News media reporters expected to hear far more damning evidence of SCSU racism or minority employee double standards. (“Protest follows firing of SCSU administrator of color,” Minnesota Spokesman-Recorder, 10/12/2011; “SCSU students protest over administrator’s dismissal,” CBS Minnesota/WCCO-TV, 10/27/2011)
Among Color Caucus members competing feverishly for the attention of bystanders, news cameras and microphones, none dared mention SCSU’s low Black student retention and graduation rates, even though all heard Saffari’s details and three had official Black graduation data previously sent to this writer.
Saffari’s team nearly tripled Black enrollment (2004-2009), but graduation rates didn’t even double. Among 685 Blacks enrolled in 2009, only 27-54 are likely to graduate in 2015. Why? Evidence suggests community racism. Despite undivided media attention, Color Caucus members choked.
Those accusing militants of “sabotaging” Potter’s diversity efforts are as naive as Nu Way Baptist church preacher Willie McAfee denying FBI data saying St. Cloud consistently tops Minnesota’s hate crimes lists: “To look at the [FBI] report and think St. Cloud has more hate crime than Minneapolis or St. Paul is stupid.”

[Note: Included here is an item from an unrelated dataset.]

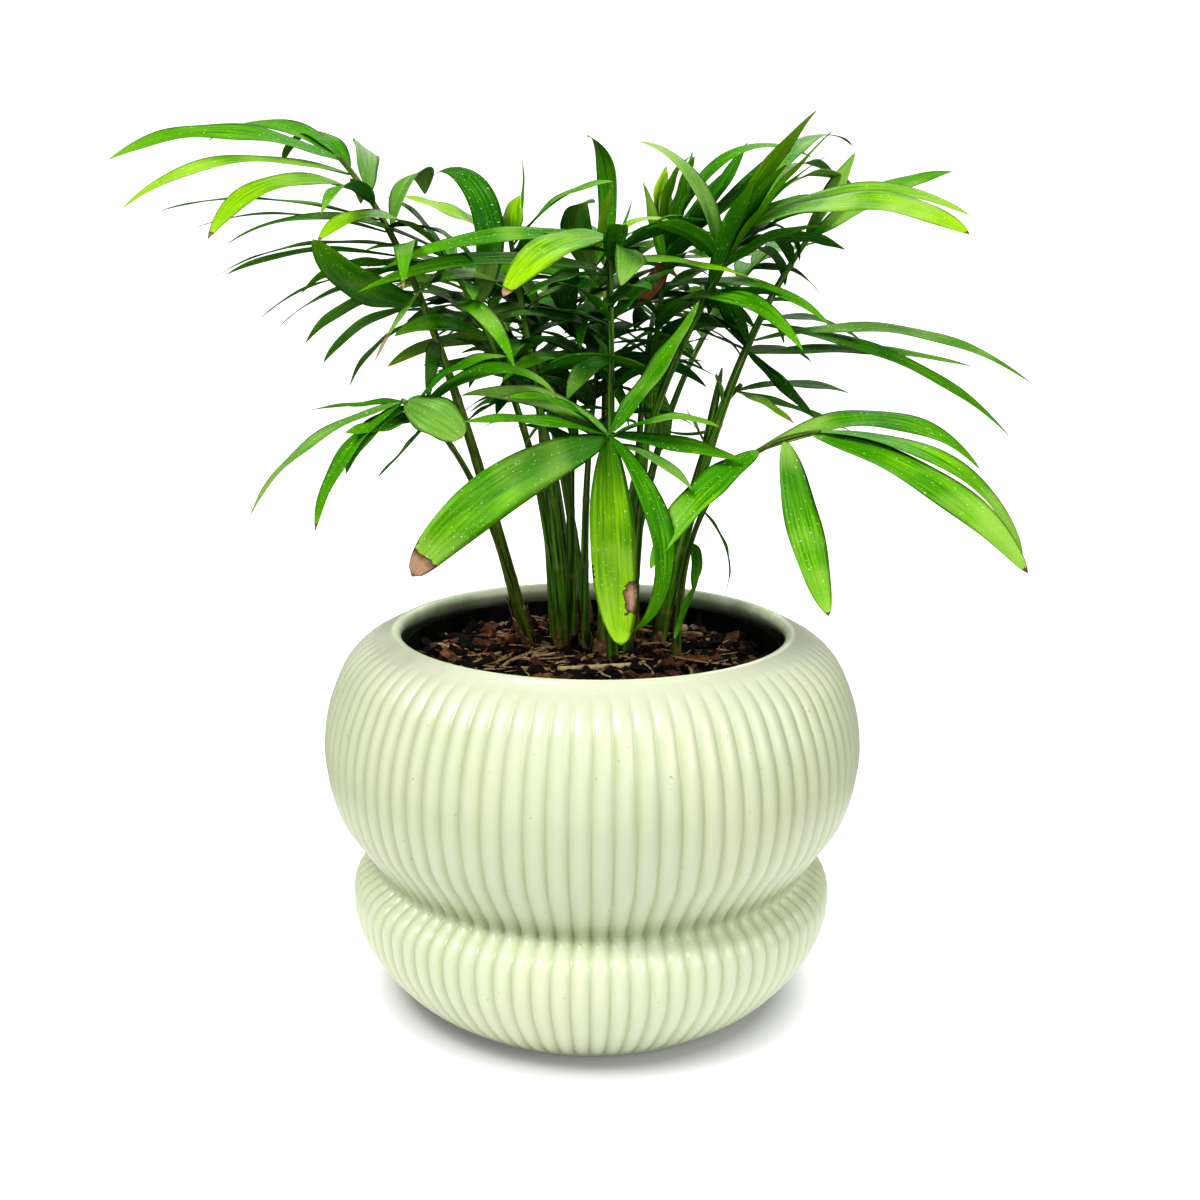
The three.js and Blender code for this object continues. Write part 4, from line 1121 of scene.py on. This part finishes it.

Since most regional news sources already know St. Cloud’s racist reputation, a simply worded, three-question, multiple-choice response survey sample of St. Cloud’s residents of color citing racism would likely be published. Entrepreneurs searching Internet sources for reasons to locate in St. Cloud would probably be dissuaded (such as a couple of bioscience companies, the Minnesota Timberwolves and Minnesota Vikings).

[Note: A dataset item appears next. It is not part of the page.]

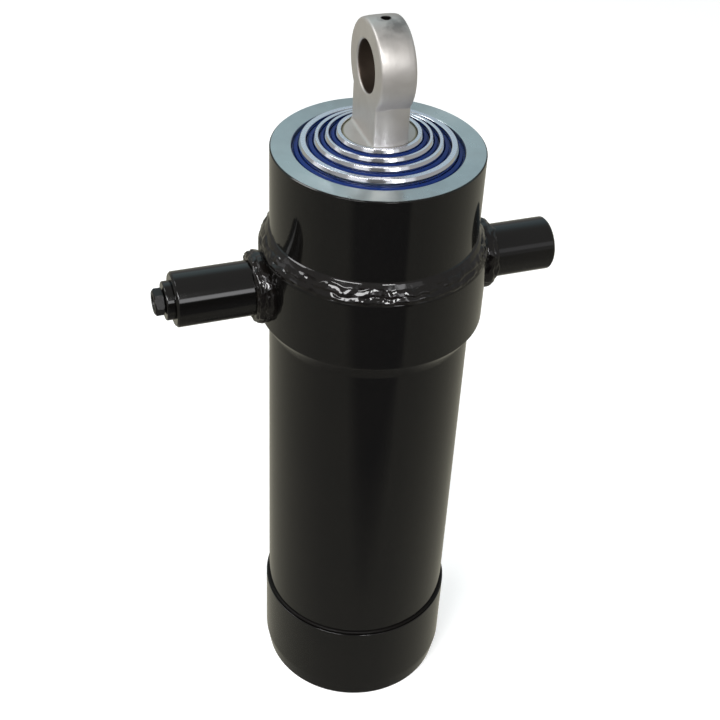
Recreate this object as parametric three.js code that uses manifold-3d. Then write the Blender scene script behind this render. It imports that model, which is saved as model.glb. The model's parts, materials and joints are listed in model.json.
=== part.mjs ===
// Single-acting telescopic hydraulic cylinder, closed: a barrel with a trunnion ring, three stages
// and a plunger with a lifting eye. Millimetres, +Z up the cylinder's axis, origin at the centre of
// the base's bottom face. The trunnion axis is X: the port pin points to -X, the plain pin to +X.

import * as THREE from "three";
import { mergeVertices } from "three/addons/utils/BufferGeometryUtils.js";
import Module from "manifold-3d";

const wasm = await Module();
wasm.setup();

// ---- driving dimensions ----

const GAP = 0.3; // between pieces that touch on the real cylinder
const RUNNING_GAP = 0.4; // between a sliding or turning face and its ring
const TURN_SEGMENTS = 32; // round the main axis, the same on every concentric piece
const PIN_SEGMENTS = 24; // round the trunnion axis
const EYE_SEGMENTS = 40; // round the eye bore
const MERGE_DISTANCE = 1e-4; // under which two corners are one

const BARREL_RADIUS = 75;
const BARREL_BORE = 65;
const HEAD_FACE_Z = 496;
const HEAD_MOUTH = 60;
const HEAD_CHAMFER = 2;
const HEAD_SEAM_Z = 418;

const BASE_FOOT_RADIUS = 74.6;
const BASE_RADIUS = 77.4;
const BASE_CHAMFER_Z = 16;
const BASE_TOP_Z = 79;
const BASE_FLOOR_Z = 22;
const BASE_WELD_HEIGHT = 2.4; // of the butt weld between the base cup and the tube
const BASE_WELD_ROOT = 67;
const BASE_WELD_CROWN = 78.4;
const BASE_WELD_TOE = 77;
const TUBE_LOW_Z = BASE_TOP_Z + BASE_WELD_HEIGHT + 2 * GAP;

const TRUNNION_Z = 395;
const TRUNNION_RADIUS = 83;
const TRUNNION_TOP_Z = 421;
const TRUNNION_BEVEL_Z = 365.5;
const TRUNNION_TOE_Z = 351.5;
const TOP_WELD_Z = 433.5;
const TOP_WELD_EDGE = 2; // height of the weld at the ring's rim
const PIN_RADIUS = 20;
const PORT_PIN_END = 148.6;
const PLAIN_PIN_END = 139.6;
const PIN_CHAMFER = 1.5;
const PIN_WELD_RADIUS = 27;
const PIN_WELD_SHOULDER = 86.5;
const PIN_WELD_TOE = 92.6;
const PIN_WELD_EDGE = 1.5; // thickness of the weld where it ends on the pin
const OIL_WAY_RADIUS = 5;
const PORT_SEAT_RADIUS = 9;
const PORT_SEAT_DEPTH = 18;
const ADAPTER_RADIUS = 14;
const ADAPTER_END = 154.6;
const ADAPTER_CHAMFER = 1;
const PLUG_SHANK_LENGTH = 12;
const PLUG_RADIUS = 9.8; // across the corners of its hexagon
const PLUG_END = 162;
const HEX_SIDES = 6;

// Each sliding tube: outside radius, bore, and the height of its top face when closed.
const STAGES = [
  { name: "stage_1", outer: 55, bore: 50, top: 500.3 },
  { name: "stage_2", outer: 45, bore: 41.5, top: 503.3 },
  { name: "stage_3", outer: 37.5, bore: 34.5, top: 506 },
];
const PLUNGER = { name: "plunger", outer: 30, bore: 26, top: 508.5 };
const STROKE = 345; // of every stage
const NOSE_HEIGHT = 2.2; // of the lead-in chamfer on a tube's top
const NOSE_WIDTH = 1.1;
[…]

Sycophants claim a survey of Blacks and others of color would be skewed. Correct. When A.C. Nielsen and American Research Bureau assess Black television viewing preferences, Whites are logically excluded.
Well-designed silent boycotts could punish certain St. Cloud businesses like hundreds were in the segregated South (1954-1975). Major media sources would report periodic results based on demonstrated expenditures in other communities. Many St. Cloud-area Blacks might agree to selective shopping in Brainerd, Little Falls or Monticello, if not the Twin Cities.
Merchants, especially independents, might offer discounts as incentives. Chain stores could compete among themselves. Unlike their Southern counterparts, merchants might bend because fear may exceed possible inconveniences.
Suppose two or three Twin Cities-based adult and parent groups agreed to monitor St. Cloud’s hostile racial environment, acting as advisors and intermediaries for Black students poorly served by Minority Student Programs’ staff and Uncle Tom faculty members discouraging lawsuits and excusing racism. High school counselors, prospective students and news reporters would be invited to periodic sessions to hear excuses by Mayor Dave Kleis and SCSU President Earl Potter. Declined appearances would imply apathy or guilt.
City Hall and SCSU administrators assume students of color, particularly Blacks, away from home for the first time, can be naive, trusting and vulnerable despite St. Cloud’s well-known reputation for bigotry (i.e. hate crimes, homophobia, racism, rapes, sexism and xenophobia).
Lester Collins and the Council on Black Minnesotans, like the Council on American Islamic Relations, acted as “force multipliers” encouraging St. Cloud’s disparate Black factions to cooperate against racism. Fearing outside influences, the mayor’s office sent Collins a letter warning, “If the Black community wishes to move forward quickly, it should seek the path of least resistance first before it chooses to be confrontational.”
Bargainers with no power, hear/see/speak-no-evil house servants, and Stockholm syndrome victims facilitate St. Cloud racism. Somali girls were “confrontational” and triumphant. The Color Caucus bluffed.